ADHD and Rejection Sensitive Dysphoria
What is now known as Rejection Sensitive Dysphoria is my area of expertise because I can confidently state that I have it. I am 80 years old. I wasn’t aware that I had ADHD. ADHD explains why my mind wandered in school and when I was reading. I failed in all of my efforts to concentrate. As a result, my grades suffered, and I was thought of as either not very smart by some teachers and other teachers who thought I was lazy because they recognized my intelligence.
I never understood that my social anxiety and avoidance had much to do with RSD. I am confident that RSD accounted for my bouts of depression. I felt so insecure that I could never understand how my wife could select me as a marriage partner and have me as a father of two children. We were married for nearly fifty years until her tragic death from Pancreatic Cancer. I realized ADHD as a mental health practitioner, but only recently learned of RSD. Learning about both conditions has been enormously helpful. That is why I state that:
“Sometimes, What you don’t Know can Hurt You.”
With that in mind, let’s learn about RSD.
Rejection-sensitive dysphoria, or RSD, is when a person feels intense emotional pain related to rejection. The word dysphoria is a strong feeling of pain or discomfort.
People with RSD experience more intense feelings of rejection than we usually consider rejection. The negative feelings that come with RSD are powerful and hard to manage. People with RSD are likely to interpret vague interactions as rejection. They find it difficult to control their feelings and thoughts of rejection.
The factor that makes this even more difficult for these individuals is that they do not know they have Rejection Sensitive Dysphoria. These people consider themselves unattractive, undesirable, unintelligent, and not worth it for anyone to have them around. If anything happens that they interpret as rejection becomes a further confirmation of their worthlessness.

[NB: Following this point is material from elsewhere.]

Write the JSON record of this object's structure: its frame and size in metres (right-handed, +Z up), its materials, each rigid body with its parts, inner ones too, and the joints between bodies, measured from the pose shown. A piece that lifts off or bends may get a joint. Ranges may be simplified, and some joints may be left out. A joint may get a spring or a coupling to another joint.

An important symptom of RSD is emotional dysregulation is the inability to regulate emotions. The feelings are of being overwhelmed, uncomfortable, or even emotionally in pain.
Symptoms of rejection-sensitive dysphoria
As mentioned, the key symptom of RSD is intense emotional pain. That pain usually has to be triggered by rejection or disapproval. However, people with RSD often have difficulty describing what it feels like because it’s so intense and unlike most other forms of pain (emotional or otherwise).
People with RSD often show the following traits and behaviors:
- It’s easy for them to feel embarrassed or self-conscious.
- They show signs of low self-esteem and trouble believing in themselves.
- They have trouble containing emotions when feeling rejected, which is often noticeable in children and teenagers with this condition. Some may react with sudden anger or rage, while others may cry.
- Some people with RSD may turn their feelings inward. These individuals become severely depressed, and sometimes, it’s mistaken for sudden emotional shifts that can happen with bipolar disorder or borderline personality disorder.
- They’re often “people pleasers” and become intensely focused on avoiding the disapproval of others.
- They start projects and tasks or set goals if they think of success.
- They compensate for fear of failure or rejection by going all-out or striving for perfectionism. However, the downside is that they often experience intense anxiety and may not easily prioritize self-care or downtime.
RSD happens in people with ADHD. It may be linked to other personality and mood disorders. Still, more research is necessary regarding who experiences this issue and how common it is.
If you think you have RSD, it’s essential to see a healthcare provider to get a diagnosis of a related condition like ADHD and then to follow up with a mental health provider.
Your provider can recommend treatment options and guide you on what you can do to help yourself as you learn to manage RSD.